Confidence interval for r (Fisher z-transform):

z = 0.5 × ln((1+r)/(1-r)), SE_z = 1/√(n-3)

Example Calculation

X: 1, 2, 3, 4, 5

Y: 2, 4, 5, 4, 5

n = 5, Σx = 15, Σy = 20, Σxy = 67, Σx² = 55, Σy² = 86

r = (5×67 - 15×20) / √[(5×55 - 225)(5×86 - 400)]

r = (335 - 300) / √[(275-225)(430-400)]

r = 35 / √(50×30) = 35 / 38.73 = 0.9037

R² = 0.8167 (81.67% variance explained)

Interpretation: Strong positive correlation

Reference Table

|r| RangeStrengthMeaning
0.90 to 1.00Very StrongNearly perfect linear relationship
0.70 to 0.89StrongClear linear trend with some scatter
0.50 to 0.69ModerateNoticeable trend but considerable scatter
0.30 to 0.49WeakSlight trend, much variability
0.00 to 0.29Very WeakNo meaningful linear relationship
-0.30 to -0.49Weak NegativeSlight inverse trend
-0.70 to -0.89Strong NegativeClear inverse linear trend
-0.90 to -1.00Very Strong NegativeNearly perfect inverse relationship

Frequently Asked Questions

What is the Pearson correlation coefficient?
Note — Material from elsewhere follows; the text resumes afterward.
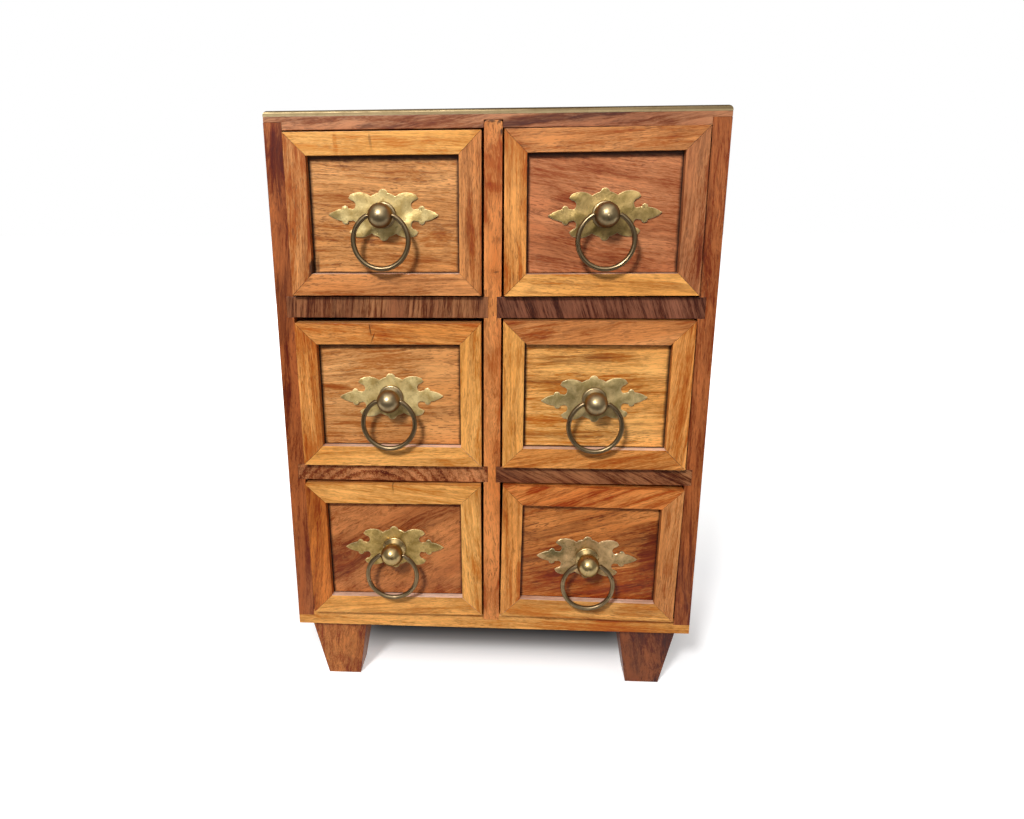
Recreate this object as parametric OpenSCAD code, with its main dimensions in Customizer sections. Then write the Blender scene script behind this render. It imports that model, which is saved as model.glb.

The Pearson correlation coefficient (r) quantifies the linear relationship between two continuous variables. It ranges from -1 to +1, where +1 indicates a perfect positive linear relationship, -1 indicates a perfect negative linear relationship, and 0 indicates no linear relationship. It measures only linear associations — two variables can have a strong non-linear relationship with r near zero. It is the most commonly used measure of correlation in statistics.

Does correlation imply causation?

No. Correlation measures association, not causation. Two variables can be correlated because one causes the other, because they share a common cause (confounding variable), or purely by coincidence (spurious correlation). Establishing causation requires controlled experiments, temporal precedence, and ruling out alternative explanations. For example, ice cream sales and drowning rates are correlated, but both are caused by hot weather — ice cream does not cause drowning.

When should I use Spearman instead of Pearson?

Use Spearman's rank correlation when: (1) the relationship is monotonic but not linear, (2) data contains outliers that would distort Pearson's r, (3) variables are ordinal (ranked) rather than continuous, or (4) the data is not normally distributed. Spearman's rho measures the strength of the monotonic relationship by correlating the ranks of the data rather than the raw values. It is more robust to outliers and non-normality.

What sample size do I need for reliable correlation?

For detecting moderate correlations (r ≈ 0.3) with 80% power at α = 0.05, you need approximately 85 observations. For strong correlations (r ≈ 0.5), about 30 observations suffice. With fewer than 10 observations, correlation estimates are highly unstable and confidence intervals are very wide. As a practical guideline, aim for at least 30 pairs for exploratory analysis and more for confirmatory studies.

How do I interpret R-squared from correlation?

R² = r² represents the proportion of variance in one variable that is explained by the linear relationship with the other. If r = 0.7, then R² = 0.49, meaning 49% of the variance in y is accounted for by x (and vice versa). The remaining 51% is due to other factors or random variation. R² is always between 0 and 1 regardless of the sign of r, making it useful for comparing the explanatory power of different relationships.

Can correlation be used with categorical data?

Pearson's r requires continuous (interval or ratio) data. For categorical data, use alternative measures: point-biserial correlation for one dichotomous and one continuous variable, phi coefficient for two dichotomous variables, or Cramér's V for nominal variables with more than two categories. For ordinal data, use Spearman's rho or Kendall's tau. Using Pearson's r on categorical data produces meaningless results.